PhD Defense by Yimeng Zhao
Title: Mitigating Interconnect and End Host Congestion in Modern Networks
School of Computer Science
College of Computing
Georgia Institute of Technology
Date: Tuesday, June 9, 2020
Time: 1:00 PM-3:00 PM (EST)
**Note: this defense is remote-only due to the institute's guidelines on COVID-19**
Dr. Mostafa H. Ammar (Co-advisor), School of Computer Science, Georgia Institute of Technology
Dr. Ellen W. Zegura (Co-advisor), School of Computer Science, Georgia Institute of Technology
Dr. Jun (Jim) Xu, School of Computer Science, Georgia Institute of Technology
Dr. Ashutosh Dhekne, School of Computer Science, Georgia Institute of Technology
Dr. Douglas M. Blough, School of Electrical and Computer Engineering, Georgia Institute of Technology
One of the most critical building blocks of the Internet is the mechanism to mitigate congestion. While the TCP congestion control has served its purpose well in the last decades, the last few years saw a significant increase in new applications and user demand, posing new challenges for handling congestion. In this proposal, we explore new abstractions and framework that allow for improved solutions, both in inter-AS connects and on end hosts in datacenters, to mitigate congestion.

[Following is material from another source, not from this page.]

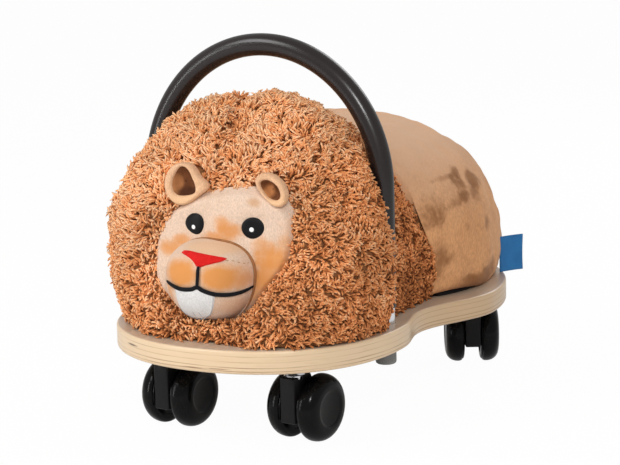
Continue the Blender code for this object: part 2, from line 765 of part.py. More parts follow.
def head_core_rings(grow, foot):
    """Foam block inside the head and neck, kept inside the hoop all along."""
    front = FACE_BACK_Y + MANE_COVER
    back = SEAM_Y - MANE_COVER
    rings = []
    for share in (0.0, 0.12, 0.3, 0.5, 0.7, 0.85, 1.0):
        y = front + (back - front) * share
        half_width, height = mane_size(y)
        half = []
        for x, z in section(half_width - MANE_COVER + grow, height - MANE_COVER + grow, HEAD_POWER, foot):
            half.append((min(x, hoop_inside(z) - GROOVE_GAP - MANE_COVER + grow), z))
        end = (-grow if share == 0.0 else grow if share == 1.0 else 0.0)
        rings.append(whole_ring(half, y + end))
    return rings


def make_head():
    core = add_part("head_foam", loft("head_foam", head_core_rings(0.0, REST_LEVEL)), "foam")
    smooth(core)
    mane = add_part("mane_cover", loft("mane_cover", mane_rings()), "mane_pile")
    hollow = loft("head_hollow", head_core_rings(CLEARANCE, REST_LEVEL - OVERRUN))
    boolean(mane, add_cutter("head_hollow", hollow))
    recess = bmesh.new()
    reach = FACE_BACK_Y + CLEARANCE - (FRONT_EDGE_Y - OVERRUN)
    place = Matrix.Translation((0.0, FACE_BACK_Y + CLEARANCE - reach / 2, BOARD_TOP + FACE_LEVEL))
    lay = place @ Matrix.Rotation(math.pi / 2, 4, "X")
    grown_width = FACE_WIDTH / 2 + CLEARANCE
    grown_height = FACE_HEIGHT / 2 + CLEARANCE
    stretch = Matrix.Diagonal((1.0, grown_height / grown_width, 1.0, 1.0))
    bmesh.ops.create_cone(
        recess,
        cap_ends=True,
        segments=FACE_SIDES,
        radius1=grown_width,
        radius2=grown_width,
        depth=reach,
        matrix=lay @ stretch,
    )
    boolean(mane, add_cutter("face_recess", mesh_of(recess, "face_recess")))
    for label, side in SIDES.items():
        boolean(mane, place_ear(add_cutter(f"ear_pocket_{label}", turned_mesh("ear_pocket", ear_envelope())), side))
    smooth(mane)


def body_size(y):
    place = (y - BODY_FRONT_Y) / (BODY_REAR_Y - BODY_FRONT_Y)
    return BODY_WIDTH / 2 * read_shares(BODY_SHARES, place, 1), BODY_HEIGHT * read_shares(BODY_SHARES, place, 2)


def body_stations(inset):
    front = BODY_FRONT_Y + inset
    rear = BODY_REAR_Y - inset
    return [front + (rear - front) * row[0] for row in BODY_SHARES]


def body_core_rings(grow, foot):
    rings = []
    ys = body_stations(2 * BODY_COVER)
    for index, y in enumerate(ys):
        half_width, height = body_size(y)
        end = (-grow if index == 0 else grow if index == len(ys) - 1 else 0.0)
        half = section(half_width - BODY_COVER + grow, height - BODY_COVER + grow, BODY_POWER, foot)
        rings.append(whole_ring(half, y + end))
    return rings


def make_body():
    foam_foot = REST_LEVEL + LINER_THICKNESS + CLEARANCE
    core = add_part("body_foam", loft("body_foam", body_core_rings(0.0, foam_foot)), "foam")
    smooth(core)
    rings = [whole_ring(section(*body_size(y), BODY_POWER, REST_LEVEL), y) for y in body_stations(0.0)]
    cover = add_part("body_cover", loft("body_cover", rings), "tan_pile")
    hollow = loft("body_hollow", body_core_rings(CLEARANCE, REST_LEVEL - OVERRUN))
    boolean(cover, add_cutter("body_hollow", hollow))
    smooth(cover)
    edge = []
    for y in body_stations(2 * BODY_COVER):
        edge.append(((body_size(y)[0] - BODY_COVER) * FOOT_SHARE - LINER_INSET, y))
    bm = bmesh.new()
    prism(bm, edge + [(-x, y) for x, y in reversed(edge)], REST_LEVEL, REST_LEVEL + LINER_THICKNESS)
    add_part("base_liner", mesh_of(bm, "base_liner"), "black_felt")


def muzzle_front(x, z):
    """Y of the muzzle's skin over a point of the face."""
    height = MUZZLE_RISE if z > MUZZLE_Z else MUZZLE_DROP
    across = abs(x / (MUZZLE_WIDTH / 2)) ** MUZZLE_POWER + abs((z - MUZZLE_Z) / height) ** MUZZLE_POWER
    return MUZZLE_BACK_Y - MUZZLE_DEPTH * max(1.0 - across, 0.0) ** (1 / MUZZLE_POWER)


def over_muzzle(x, z, stand_off):
    """The point that stands off the muzzle's skin at (x, z), square to it."""
    height = MUZZLE_RISE if z > MUZZLE_Z else MUZZLE_DROP
    y = muzzle_front(x, z)
    shares = Vector((x / (MUZZLE_WIDTH / 2), (y - MUZZLE_BACK_Y) / MUZZLE_DEPTH, (z - MUZZLE_Z) / height))
    slope = [signed_power(share, MUZZLE_POWER - 1) for share in shares]
    normal = Vector((slope[0] / MUZZLE_WIDTH * 2, slope[1] / MUZZLE_DEPTH, slope[2] / height)).normalized()
    return Vector((x, y, z)) + normal * stand_off


def signed_power(value, power):
    return math.copysign(abs(value) ** power, value)


def make_muzzle():
    bm = bmesh.new()
    share = 2 / MUZZLE_POWER
    rows = []
    for step in range(1, MUZZLE_STEPS + 1):
        lean = math.pi / 2 * step / MUZZLE_STEPS
        row = []
        for index in range(MUZZLE_SIDES):
            angle = 2 * math.pi * index / MUZZLE_SIDES
            height = MUZZLE_RISE if math.sin(angle) > 0 else MUZZLE_DROP
            spread = math.sin(lean) ** share
            x = MUZZLE_WIDTH / 2 * signed_power(math.cos(angle), share) * spread
            z = MUZZLE_Z + height * signed_power(math.sin(angle), share) * spread
            depth = MUZZLE_DEPTH * max(math.cos(lean), 0.0) ** share if step < MUZZLE_STEPS else 0.0
            row.append(bm.verts.new((x, MUZZLE_BACK_Y - depth, z)))
        rows.append(row)
    tip = bm.verts.new((0.0, MUZZLE_BACK_Y - MUZZLE_DEPTH, MUZZLE_Z))
    for index in range(MUZZLE_SIDES):
        ahead = (index + 1) % MUZZLE_SIDES
        bm.faces.new((tip, rows[0][index], rows[0][ahead]))
        for row, following in zip(rows, rows[1:]):
            bm.faces.new((row[index], following[index], following[ahead], row[ahead]))
    bm.faces.new(rows[-1])
    muzzle = add_part("muzzle", mesh_of(bm, "muzzle"), "cream_pile")
    smooth(muzzle)


def pad_on_muzzle(name, columns, finish):
    """A felt pad laid on the muzzle: columns of (x, z) points, from the left to the right."""
    bm = bmesh.new()
    grid = []
    for column in columns:
        grid.append([bm.verts.new(over_muzzle(x, z, CLEARANCE)) for x, z in column])
    for left, right in zip(grid, grid[1:]):
        for index in range(len(left) - 1):
            bm.faces.new((left[index], left[index + 1], right[index + 1], right[index]))
    bm.normal_update()
    if bm.faces[:][0].normal.y > 0:
        bmesh.ops.reverse_faces(bm, faces=bm.faces)
    mesh = bpy.data.meshes.new(name)
    bm.to_mesh(mesh)
    bm.free()
    pad = add_part(name, mesh, finish)
    wall = pad.modifiers.new("felt", "SOLIDIFY")
    wall.thickness = PAD_THICKNESS
    wall.offset = 1.0


def make_nose():
    top = BOARD_TOP + NOSE_LEVEL
    columns = []
    for step in range(-4, 5):
        share = step / 4
        bow = NOSE_HEIGHT * NOSE_BOW_SHARE * (1.0 - share * share)
        drop = NOSE_HEIGHT * max(1.0 - abs(share) ** 0.8, NOSE_CORNER_SHARE)
        x = NOSE_WIDTH / 2 * share
        columns.append([(x, top - bow - drop * part / 2) for part in range(3)])
    pad_on_muzzle("nose", columns, "red_felt")


def smile_height(x):
    """Height of the mouth line: it falls from the middle to a dip on each side and rises to the corners."""
    share = min(abs(x) / (SMILE_WIDTH / 2), 1.0)
    return BOARD_TOP + SMILE_LEVEL - SMILE_DIP * math.sin(math.pi * share**0.8)


def make_mouth():
    """Embroidered line: a smile across the muzzle, joined to the nose by a short upright."""
    stand_off = STITCH_RADIUS + CLEARANCE
    smile = []
    for step in range(SMILE_STEPS + 1):
        x = SMILE_WIDTH * (step / SMILE_STEPS - 0.5)
        z = smile_height(x)
        smile.append(over_muzzle(x, z, stand_off))
    mouth = add_part("mouth_stitch", tube_mesh("mouth_stitch", smile, STITCH_RADIUS, 1, True), "black_thread")
    low = smile_height(0.0)
    high = BOARD_TOP + NOSE_LEVEL - NOSE_HEIGHT * (1.0 + NOSE_BOW_SHARE) - CLEARANCE - STITCH_RADIUS
    upright = []
    for step in range(PHILTRUM_STEPS + 1):
        z = low + (high - low) * step / PHILTRUM_STEPS
        upright.append(over_muzzle(0.0, z, stand_off))
    boolean(mouth, add_cutter("mouth_upright", tube_mesh("mouth_upright", upright, STITCH_RADIUS, 1, True)), "UNION")


def make_tongue():
    columns = []
    gap = 2 * STITCH_RADIUS
    for step in range(-4, 5):
        share = step / 4
        x = TONGUE_WIDTH / 2 * share
        top = smile_height(x) - gap
        length = TONGUE_LENGTH * max(1.0 - abs(share) ** 2.5, NOSE_CORNER_SHARE) ** 0.5
        columns.append([(x, top - length * part / 4) for part in range(5)])
    pad_on_muzzle("tongue", columns, "white_felt")


def facing_front(obj, x, y, z, flare=0.0, lean=0.0):
    """Turns a piece made about Z to face -Y, flared out about the vertical and leaned back."""
    obj.location = (x, y, z)
    obj.rotation_euler = (Euler((0.0, 0.0, flare)).to_matrix() @ Euler((math.pi / 2 - lean, 0.0, 0.0)).to_matrix()).to_euler()
    return obj


def make_face():
    half = FACE_WIDTH / 2
    profile = [
        (0.0, FACE_THICKNESS),
        (half - FACE_EDGE, FACE_THICKNESS),
        (half - FACE_EDGE * 0.3, FACE_THICKNESS - FACE_EDGE * 0.3),
        (half, FACE_THICKNESS - FACE_EDGE),
        (half, 0.0),
        (0.0, 0.0),
    ]
    panel = add_part("face_panel", turned_mesh("face_panel", profile), "cream_pile")
    facing_front(panel, 0.0, FACE_BACK_Y, BOARD_TOP + FACE_LEVEL)
    panel.scale = (1.0, FACE_HEIGHT / FACE_WIDTH, 1.0)
    turn(panel, FACE_SIDES)
    for label, side in SIDES.items():
        boolean(panel, bpy.data.objects[f"ear_pocket_{label}"])
        eye_profile = [
            (0.0, EYE_BULGE),
            (EYE_WIDTH * 0.28, EYE_BULGE * 0.85),
            (EYE_WIDTH * 0.43, EYE_BULGE * 0.5),
            (EYE_WIDTH / 2, 0.0),
            (0.0, 0.0),
        ]
        eye = add_part(f"eye_{label}", turned_mesh("eye", eye_profile), "black_thread")
        facing_front(eye, side * EYE_SPACING / 2, FACE_FRONT_Y - CLEARANCE, BOARD_TOP + EYE_LEVEL)
        eye.scale = (1.0, EYE_TALL_SHARE, 1.0)
        turn(eye, ROUND_SIDES)
        ear = add_part(f"ear_{label}", turned_mesh("ear", ear_profile()), "cream_pile")
        place_ear(ear, side)


def ear_profile():
    """Half section of a cupped ear: the bowl, the rolled rim, then the rounded back."""
    shape = (
        (0.0, 0.30), (0.52, 0.42), (0.70, 0.78), (0.84, 1.0), (0.97, 0.86), (1.0, 0.6), (0.90, 0.28), (0.56, 0.04), (0.0, 0.0),
    )
    return [(EAR_RADIUS * across, EAR_DEPTH * up) for across, up in shape]


def ear_envelope():
    """The ear's outer skin grown by the clearance and left open to the front, for its pocket."""
    top = EAR_DEPTH + OVERRUN
    grown = [(0.0, top), (EAR_RADIUS + 2 * CLEARANCE, top)]
    for across, up in ((1.0, 0.6), (0.90, 0.28), (0.56, 0.04)):
        grown.append((EAR_RADIUS * across + 2 * CLEARANCE, EAR_DEPTH * up - CLEARANCE))
    grown.append((0.0, -2 * CLEARANCE))
    return grown


def place_ear(obj, side):
    y = FRONT_EDGE_Y + EAR_SETBACK
    facing_front(obj, side * EAR_SPACING / 2, y, BOARD_TOP + EAR_LEVEL, side * EAR_FLARE, EAR_LEAN)
    obj.scale = (1.0, EAR_TALL_SHARE, 1.0)
    turn(obj, ROUND_SIDES)
    return obj


def skinned_half_width(y):
    """Half width of the body's lofted skin, which runs straight between its stations."""
    stations = body_stations(0.0)
    row = 0
    while row < len(stations) - 2 and y > stations[row + 1]:
        row += 1
    start, end = stations[row], stations[row + 1]
    start_width, end_width = body_size(start)[0], body_size(end)[0]
    return start_width + (end_width - start_width) * (y - start) / (end - start)


def make_label():
    y = REAR_EDGE_Y - LABEL_SETBACK
    half_width = skinned_half_width(y)
    bm = bmesh.new()
    size = Matrix.Diagonal((LABEL_REACH, LABEL_THICKNESS, LABEL_HEIGHT, 1.0))
    shift = Matrix.Translation((LABEL_REACH / 2, 0.0, 0.0))
    bmesh.ops.create_cube(bm, size=1.0, matrix=shift @ size)
    label = add_part("side_label", mesh_of(bm, "side_label"), "blue_weave")
    stand_off = CLEARANCE + LABEL_THICKNESS / 2 * math.sin(LABEL_TURN)
    label.location = (half_width + stand_off, y, REST_LEVEL + LABEL_LEVEL)
    label.rotation_euler = (0.0, 0.0, LABEL_TURN)


clear_scene()
PARTS = new_collection("plush_lion_ride_on")
CUTTERS = new_collection("cutters")
make_board()
make_handle()
make_casters()
make_head()
make_body()
make_face()
make_muzzle()
make_nose()
make_mouth()
make_tongue()
make_label()
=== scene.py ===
"""The plush lion ride-on, dressed: pile, felt, plywood, sleeve, casters, light and camera.

All lengths are in metres, and in millimetres in the tables that say so. The lion faces -Y, up is +Z and its
left side lies at +X.
"""

import math

import bmesh
import bpy
import numpy as np
from mathutils import Matrix, Vector


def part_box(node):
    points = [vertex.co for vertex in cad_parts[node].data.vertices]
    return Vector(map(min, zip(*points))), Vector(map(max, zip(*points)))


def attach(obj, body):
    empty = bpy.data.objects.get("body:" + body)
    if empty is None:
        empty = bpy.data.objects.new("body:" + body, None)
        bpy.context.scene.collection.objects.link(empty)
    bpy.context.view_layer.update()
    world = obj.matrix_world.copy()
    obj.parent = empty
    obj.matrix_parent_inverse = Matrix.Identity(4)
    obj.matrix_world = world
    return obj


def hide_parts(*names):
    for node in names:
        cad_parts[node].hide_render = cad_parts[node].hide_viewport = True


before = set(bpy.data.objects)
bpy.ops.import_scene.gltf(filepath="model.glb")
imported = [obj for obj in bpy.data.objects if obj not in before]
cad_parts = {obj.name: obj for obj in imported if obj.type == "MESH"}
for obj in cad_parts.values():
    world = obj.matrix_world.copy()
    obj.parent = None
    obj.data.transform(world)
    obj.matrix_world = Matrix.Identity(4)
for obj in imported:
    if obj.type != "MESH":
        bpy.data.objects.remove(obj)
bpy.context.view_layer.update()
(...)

To mitigate inter-AS congestion, we develop Unison, a framework that allows an ISP to jointly optimize its intra-domain routes and inter-domain routes, in collaboration with content providers. The basic idea is to provide the ISP operator and the neighbors of the ISP with an abstraction of the ISP network in the form of a virtual switch (vSwitch). Unison allows the ISP to provide hints to its neighbors, suggesting alternative routes that can improve their performance. We investigate how the vSwitch abstraction can be used to maximize the throughput of the ISP.
To mitigate end-host congestion in datacenter networks, we start from developing a backpressure mechanism for queuing architecture in congested end hosts to cope with tens of thousands of flows. We show that current end-host mechanisms can lead to high CPU utilization, high tail latency, and low throughput in cases of congestion of egress traffic. We introduce the design, implementation, and evaluation of zero-drop networking (zD) stack, a new architecture for handling congestion of scheduled buffers.
Besides the queue capacity, CPU is another contended resource in datacenters. The networking stack of servers should implement flow control, congestion control, and scheduling layers that handle hundreds of thousands of simultaneously active flows, and the overhead of managing such large number of flows can be the bottleneck. We conduct a comprehensive analysis on the CPU cost of processing packets on the Linux networking stack. In particular, we define two broad categories of problems that leads to CPU inefficiency when the server needs to handle hundreds of thousands of clients. We show that these problems contribute to high CPU usage and network performance degradation in terms of aggregate throughput and RTT. Our work highlights considerations beyond packets per second for the design of future stacks that scale to millions of flows.